On a pure dollar‑for‑dollar basis, Robinhood sits comfortably between AmEx and JPMorgan, offering a higher net value than Citi while undercutting the most expensive tier. The 10% hotel cash back is especially aggressive, effectively turning every hotel spend into a discount.

Why Robinhood’s Move Signals a Broader Fintech Shift

Robinhood isn’t merely adding a shiny card; it’s advancing a strategic pivot from pure brokerage to an integrated consumer‑finance platform. The company has already rolled out prediction markets, options trading, and a gold‑tier credit card with 3% cash back. By targeting affluent consumers, Robinhood hopes to capture higher‑margin spend‑based revenue—interchange fees, annual fees, and ancillary travel commissions—that can offset the thin spreads of its crypto and commission‑free trading business.

This mirrors the evolution of other fintech disruptors that began with low‑cost banking services and later expanded into credit products: PayPal’s recent launch of a high‑yield savings account and Square’s (Block) acquisition of Afterpay to cross‑sell credit.

Competitive Landscape: How AmEx, JPMorgan, and Citi React

Legacy issuers are unlikely to sit idle. The AmEx Platinum card has entrenched partnerships with airlines and luxury hotels, making its 5x points hard to match without comparable alliances. JPMorgan’s Sapphire Reserve leans heavily on Chase Ultimate Rewards, a ecosystem that drives customer stickiness. Citi, after a modest entry with Strata Elite, may accelerate its premium offers to defend market share.

Robinhood’s advantage is its youthful brand and seamless integration with its investing app, allowing users to earn cash back that can be instantly reinvested. However, it lacks the deep airline‑hotel partnerships and elite concierge services that wealthy travelers value. Expect a competitive response—perhaps co‑branded travel rewards or a reduction in fees—to keep high‑net‑worth users on their platforms.

Historical Parallel: Brokerage‑to‑Banking Transitions

History offers a useful precedent: Charles Schwab’s 2000 acquisition of TD Waterhouse’s brokerage arm and its subsequent rollout of debit and credit products. Schwab’s move broadened its revenue mix and helped the firm weather the 2008 market crash. Similarly, E*TRADE’s 2015 launch of a high‑yield savings account and debit card added sticky, fee‑based income.

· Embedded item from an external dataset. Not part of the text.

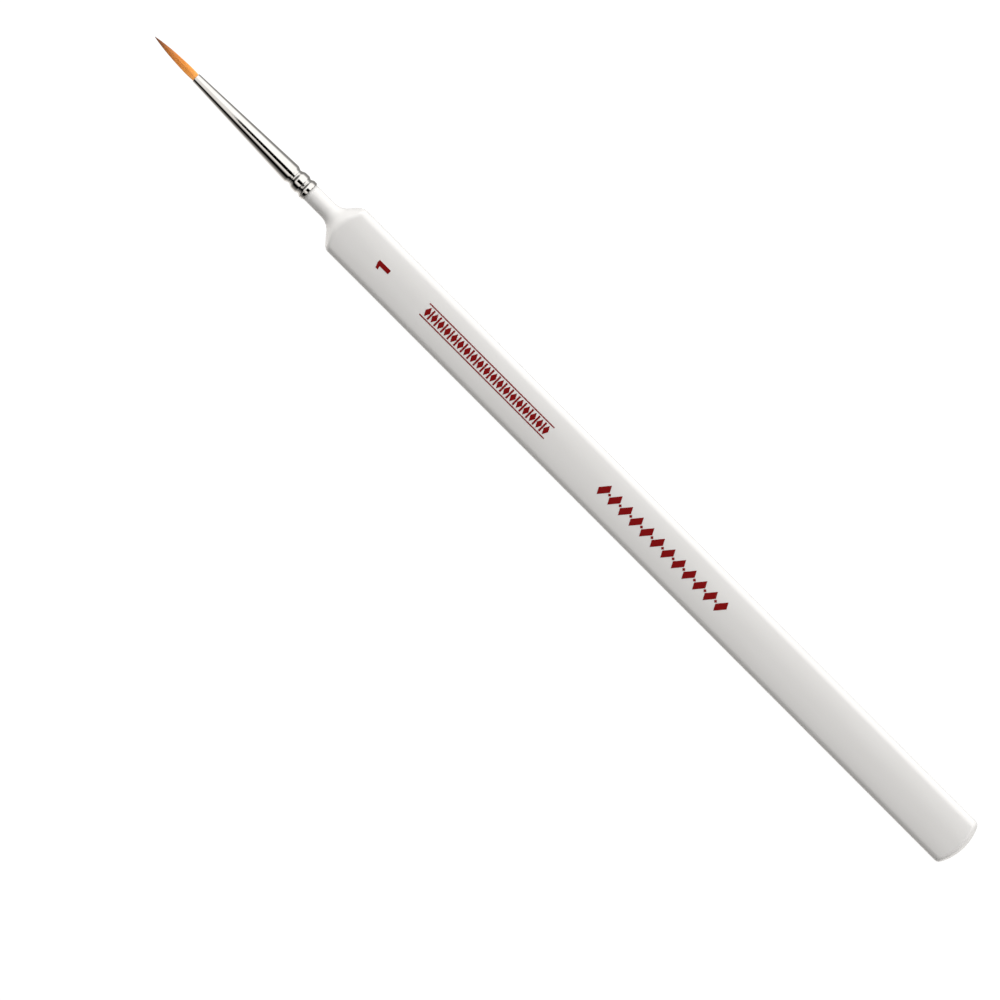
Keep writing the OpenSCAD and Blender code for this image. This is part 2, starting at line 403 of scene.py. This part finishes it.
def handle_shell():
    """The lacquer coat as a closed shell: the outer form, its rim at the ferrule, and the inner form."""
    points, faces = [], []
    for grow, outward in ((0.0, True), (-LACQUER, False)):
        stations, rings = handle_rings(grow)
        sides = len(rings[0])
        start = len(points)
        for station, ring in zip(stations[:-1], rings[:-1]):
            points.extend(place(station, y, z) for y, z in ring)
        skin = ring_faces(len(stations) - 1, sides, start)
        pole = len(points)
        points.append(place(stations[-1], 0, 0))
        last = start + (len(stations) - 2) * sides
        skin.extend((last + j, last + (j + 1) % sides, pole) for j in range(sides))
        if not outward:
            skin = [tuple(reversed(f)) for f in skin]
        faces.extend(skin)
        if outward:
            outer_start = start
        else:
            faces.extend((outer_start + (j + 1) % sides, outer_start + j, start + j, start + (j + 1) % sides)
                         for j in range(sides))
    piece = new_object("handle_shell", points, faces)
    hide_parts("lacquer_coat")
    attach(piece, "root")
    piece.data.materials.append(lacquer_material())


# ---- ferrule ----
def ferrule_outer(station):
    cone = MOUTH_R + (CONE_R - MOUTH_R) * (station - MOUTH) / (CONE_END - MOUTH)
    rear = CONE_R + (LAND_R - CONE_R) * min(1, (station - CONE_END) / (LAND_START - CONE_END))
    radius = cone if station <= CONE_END else rear
    for middle, half, depth in CRIMPS:
        away = abs(station - middle)
        if away < half:
            radius -= depth * math.cos(math.pi / 2 * away / half) ** 2
    return radius


def ferrule_wall(station):
    return MOUTH_WALL + (REAR_WALL - MOUTH_WALL) * min(1, (station - MOUTH) / (CONE_END - MOUTH))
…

Both cases showed an initial dip in stock volatility followed by a steady earnings lift as cross‑sell rates grew. Robinhood’s current 27% YTD decline, driven largely by a crypto slump, could be mitigated if the platinum card attracts even a modest fraction of its 13 million users to become fee‑paying customers.

Investor Playbook: Bull and Bear Cases for Robinhood Stock

Bull Case: The platinum card drives a 2‑3% increase in net interest income (NII) per quarter, improves customer lifetime value, and diversifies revenue away from volatile crypto margins. Combined with the existing gold card, the credit suite could unlock a 15‑20% uplift in total revenue within 12‑18 months. Positive sentiment on social platforms (Stocktwits bullish shift) adds momentum, potentially pushing the stock back above its 52‑week high.

Bear Case: Margin compression from aggressive cash‑back rates erodes profitability if cardholders do not fully utilize travel credits. Competitive pressure could force Robinhood to lower fees, further squeezing margins. Additionally, regulatory scrutiny on crypto‑linked platforms may spill over into its broader financial products, creating compliance costs.

Investors should watch three leading indicators: (1) card activation and spend volume trends reported in quarterly earnings, (2) churn rates of existing Robinhood users after the credit‑card rollout, and (3) any partnership announcements with airlines or hotel chains that could deepen the value proposition.

Bottom line: Robinhood’s platinum card is a bold play to capture affluent spenders and cushion its earnings against crypto volatility. Whether it becomes a true profit engine or a costly promotional experiment will hinge on user adoption and the company’s ability to negotiate high‑value travel partnerships.